- Task description: Up to and including the line that contains "return rod(13.0, 2.0, 40.0, PUMP_AT)", write out each line of the material from its first line, exactly.

- Dataset section:
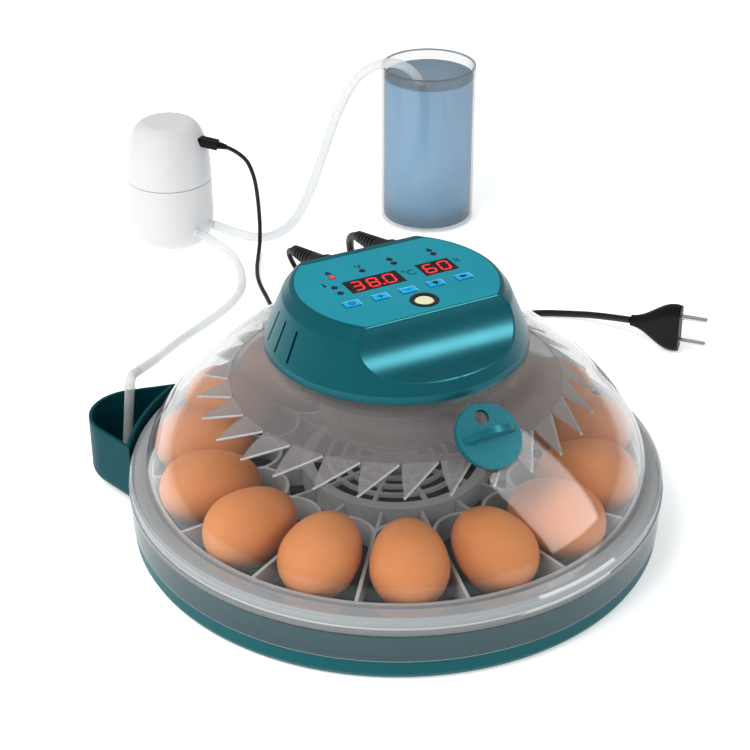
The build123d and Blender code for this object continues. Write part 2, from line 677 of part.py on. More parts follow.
def measuring_cup():
    """Clear straight cup that holds the water supply."""
    cup = rod(CUP_R, 0, CUP_H, CUP_AT) - rod(CUP_R - 1.7, 3.2, CUP_H + 5, CUP_AT)
    return fillet(cup.edges().group_by(Axis.Z)[0], 1.5)


def pump_form(inset=0.0):
    """Capsule shape of the pump, or the same form moved inwards by inset."""
    r = PUMP_R - inset
    top = PUMP_H - inset
    return Pos(*PUMP_AT, 0) * turned(
        Line((0, inset), (21, inset)),
        Bezier((21, inset), (30, inset), (r, 8), (r, 24)),
        Line((r, 24), (r, PUMP_SEAM)),
        Bezier((r, PUMP_SEAM), (r, 82), (28 - inset, top - 1), (17.5, top)),
        Polyline((17.5, top), (0, top), (0, inset)),
    )


def pump_body():
    """Lower shell of the pump."""
    shell = (pump_form() - pump_form(2.0)) & slab(100, 100, 0, PUMP_SEAM - 0.3, PUMP_AT)
    at = Pos(*PUMP_AT, 0)
    return shell - [at * radial_rod(3.4, 25, 45, angle, PORT_Z) for angle in PORTS]


def pump_cap():
    """Upper shell of the pump with the socket for its power lead."""
    shell = (pump_form() - pump_form(2.0)) & slab(100, 100, PUMP_SEAM + 0.3, 120, PUMP_AT)
    shell += (pump_form(2.0) - pump_form(3.2)) & slab(100, 100, PUMP_SEAM - 4, PUMP_SEAM + 4, PUMP_AT)
    return shell - usb_plane() * Pos(0, 0, 28) * Box(9.4, 4.0, 20)


def pump_motor():
    """Pump and motor inside the lower shell."""
    return rod(13.0, 2.0, 40.0, PUMP_AT) + rod(20.0, 8.0, 24.0, PUMP_AT)


def pump_ports():
    """Two hose ends low on the pump."""
    at = Pos(*PUMP_AT, 0)
    nozzle = [radial_rod(3.4, 20.0, PORT_END, angle, PORT_Z) for angle in PORTS]
    bore = [radial_rod(2.0, 21.5, PORT_END + 1, angle, PORT_Z) for angle in PORTS]
    return Compound([at * (n - b - rod(20.0, 0, 30)) for n, b in zip(nozzle, bore)])


def usb_plane():
    """Plane at the free end of the power plug, looking back along it into the pump."""
    return Plane(origin=USB_LEAD[0], x_dir=(0.53, 0.848, 0.0), z_dir=(-0.827, 0.517, 0.221))


def usb_plug():
    """Moulded plug with a tapered neck and a flat metal tongue."""
    body = Pos(0, 0, 16) * Box(10.6, 6.6, 18)
    body = fillet(body.edges().filter_by(Axis.Z), 2.0)
    neck = Pos(0, 0, 3.5) * Cone(2.0, 3.0, 7)
    tongue = Pos(0, 0, 24) * Box(8.4, 3.0, 18)
    return usb_plane() * (body + neck) - pump_form() + (usb_plane() * tongue & pump_form() - pump_form(8.0))


# --- water line and leads -------------------------------------------------------------------
def outlet_elbow():
    """Stiff bent end of the water line that stands in the basin."""
    path = FilletPolyline((-124.7, 133.8, 11.0), (-119.3, 133.6, 61.5), (-111.4, 143.3, 58.0), radius=5.5)
    pipe = sweep(Plane(origin=path @ 0, z_dir=path % 0) * Circle(ELBOW_D / 2), path=path)
    collar = Plane(origin=(-120.1, 133.63, 53.5), z_dir=path % 0) * Cylinder(ELBOW_D / 2 + 0.5, 1.6)
    return pipe + collar


def mains_coil():
    """Outside of the coiled spare length of the mains lead."""
    middle = COIL_H / 2
    section = Pos(COIL_R, middle) * RectangleRounded(COIL_W, COIL_H, 3.0)
    return Pos(*COIL_AT, 0) * revolve(Plane.XZ * section, Axis.Z)


def plug_plane():
    """Plane at the plug's neck: Z along the pins, Y up."""
    return Plane(origin=PLUG_NECK, x_dir=(-0.747, -0.665, 0.0), z_dir=PLUG_DIR)


def plug_section(width, thickness, at):
    """Rounded cross-section of the mains plug at a distance from its neck."""
    return Pos(0, 0, at) * RectangleRounded(thickness, width, thickness * 0.45)


def mains_plug():
    """Flat two-pin plug body that widens towards its face."""
    profile = [plug_section(8.0, 7.0, 0), plug_section(13.0, 10.0, 9), plug_section(31.0, 13.4, 23), plug_section(34.6, 13.7, 36)]
    return plug_plane() * loft(profile, ruled=False)


def plug_pins():
    """Two round pins, 4 mm thick and 19 mm apart."""
    pins = [Pos(0, y, 36 + 9.5) * Cylinder(2.0, 19.0) for y in (-9.5, 9.5)]
    return Compound([plug_plane() * fillet(p.edges().group_by(Axis.Z)[-1], 1.4) for p in pins])


parts = {
    "base_shell": base_shell(),
    "pool_pan": pool_pan(),
    "base_cover": base_cover(),
    "base_screws": base_screws(),
    "rubber_feet": rubber_feet(),
    "water_duct": water_duct(),
    "turner_motor": turner_motor(),
    "lid_seal": lid_seal(),
    "tray_ring": tray_ring(),
    "tray_dividers": tray_dividers(),
    "cell_arches": cell_arches(),
    "tray_hub": tray_hub(),
    "hub_grille": hub_grille(),
    "tray_drive": tray_drive(),
    "eggs": Compound(around(egg(), CELLS, FIRST_EGG)),
    "dome_shell": dome_shell(),
    "air_guide": air_guide(),
    "guide_vanes": guide_vanes(),
    "fan_shroud": fan_shroud(),
    "fan_guard": fan_guard(),
    "fan_rotor": fan_rotor(),
    "heater_ring": heater_ring(),
    "sensor_probe": sensor_probe(),
    "vent_knob": vent_knob(),
    "head_housing": head_housing(),
    "head_base": head_base(),
    "head_screws": head_screws(),
    "fan_motor": fan_motor(),
    "control_board": control_board(),
    "label_plate": label_plate(),
    "indicator_lamps": indicator_lamps(),
    "candler_ring": candler_ring(),
    "candler_lens": candler_lens(),
    "water_basin": water_basin(),
    "measuring_cup": measuring_cup(),
    "pump_body": pump_body(),
    "pump_cap": pump_cap(),
    "pump_motor": pump_motor(),
    "pump_ports": pump_ports(),
    "usb_plug": usb_plug(),
    "outlet_elbow": outlet_elbow(),
    "outlet_tube": cord("outlet_tube", TUBE_OUT, OUTLET_D),
    "inlet_tube": cord("inlet_tube", TUBE_IN, INLET_D),
    "usb_lead": cord("usb_lead", USB_LEAD, USB_D),
    "mains_drop": cord("mains_drop", MAINS_DROP, MAINS_D),
    "mains_coil": mains_coil(),
    "mains_run": cord("mains_run", MAINS_RUN, MAINS_D),
    "mains_plug": mains_plug(),
    "plug_pins": plug_pins(),
}
for name, place in DISPLAYS.items():
    parts[name] = display(*place)
for name, x in BUTTONS.items():
    parts[name] = push_button(x)
for name, x in BOOTS.items():
    parts[name] = strain_relief(x)

os.makedirs("parts", exist_ok=True)
for name, shape in parts.items():
    export_step(shape, f"parts/{name}.step")
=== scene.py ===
import json
import math

import bmesh
import bpy
from mathutils import Matrix, Vector


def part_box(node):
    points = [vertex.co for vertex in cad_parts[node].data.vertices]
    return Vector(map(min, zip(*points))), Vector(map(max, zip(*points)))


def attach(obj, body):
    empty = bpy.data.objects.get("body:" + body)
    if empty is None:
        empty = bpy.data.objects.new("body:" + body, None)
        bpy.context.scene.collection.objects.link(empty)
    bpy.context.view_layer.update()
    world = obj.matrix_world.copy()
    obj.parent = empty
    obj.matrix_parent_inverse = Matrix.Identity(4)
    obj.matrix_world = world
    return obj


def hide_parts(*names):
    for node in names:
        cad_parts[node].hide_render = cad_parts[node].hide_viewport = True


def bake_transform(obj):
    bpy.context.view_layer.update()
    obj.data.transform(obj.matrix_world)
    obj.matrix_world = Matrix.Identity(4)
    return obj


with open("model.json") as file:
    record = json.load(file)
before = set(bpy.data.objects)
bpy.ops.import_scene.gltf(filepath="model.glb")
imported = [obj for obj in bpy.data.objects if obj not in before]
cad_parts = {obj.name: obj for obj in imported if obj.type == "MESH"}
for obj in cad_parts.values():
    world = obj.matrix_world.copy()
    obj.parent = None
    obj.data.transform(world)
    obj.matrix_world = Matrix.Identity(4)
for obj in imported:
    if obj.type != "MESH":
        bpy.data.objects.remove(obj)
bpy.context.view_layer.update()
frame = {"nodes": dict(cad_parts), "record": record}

# Egg incubator with its water pump kit. Sizes are in millimetres unless a comment says otherwise.
MM = 0.001
NODES = frame["nodes"]

# ---------------------------------------------------------------------------- camera and light
CAMERA_AT = (-434.2, -796.4, 625.35)
CAMERA_HEADING = 27.81      # degrees clockwise from +Y
CAMERA_PITCH = 30.13        # degrees below the horizon
CAMERA_LENS = 84.87         # millimetres, on a sensor of CAMERA_SENSOR
CAMERA_SENSOR = 36.0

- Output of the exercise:
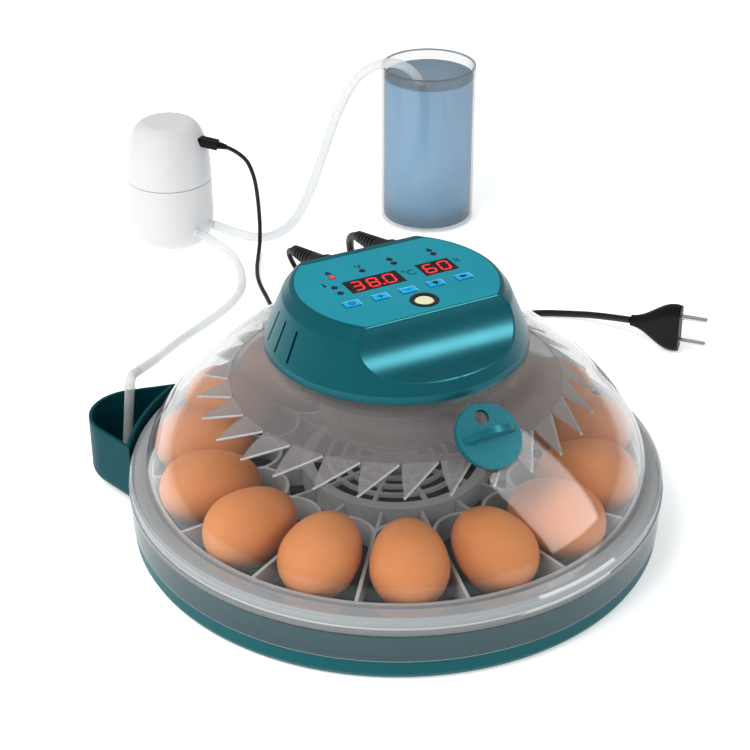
The build123d and Blender code for this object continues. Write part 2, from line 677 of part.py on. More parts follow.
def measuring_cup():
    """Clear straight cup that holds the water supply."""
    cup = rod(CUP_R, 0, CUP_H, CUP_AT) - rod(CUP_R - 1.7, 3.2, CUP_H + 5, CUP_AT)
    return fillet(cup.edges().group_by(Axis.Z)[0], 1.5)


def pump_form(inset=0.0):
    """Capsule shape of the pump, or the same form moved inwards by inset."""
    r = PUMP_R - inset
    top = PUMP_H - inset
    return Pos(*PUMP_AT, 0) * turned(
        Line((0, inset), (21, inset)),
        Bezier((21, inset), (30, inset), (r, 8), (r, 24)),
        Line((r, 24), (r, PUMP_SEAM)),
        Bezier((r, PUMP_SEAM), (r, 82), (28 - inset, top - 1), (17.5, top)),
        Polyline((17.5, top), (0, top), (0, inset)),
    )


def pump_body():
    """Lower shell of the pump."""
    shell = (pump_form() - pump_form(2.0)) & slab(100, 100, 0, PUMP_SEAM - 0.3, PUMP_AT)
    at = Pos(*PUMP_AT, 0)
    return shell - [at * radial_rod(3.4, 25, 45, angle, PORT_Z) for angle in PORTS]


def pump_cap():
    """Upper shell of the pump with the socket for its power lead."""
    shell = (pump_form() - pump_form(2.0)) & slab(100, 100, PUMP_SEAM + 0.3, 120, PUMP_AT)
    shell += (pump_form(2.0) - pump_form(3.2)) & slab(100, 100, PUMP_SEAM - 4, PUMP_SEAM + 4, PUMP_AT)
    return shell - usb_plane() * Pos(0, 0, 28) * Box(9.4, 4.0, 20)


def pump_motor():
    """Pump and motor inside the lower shell."""
    return rod(13.0, 2.0, 40.0, PUMP_AT) + rod(20.0, 8.0, 24.0, PUMP_AT)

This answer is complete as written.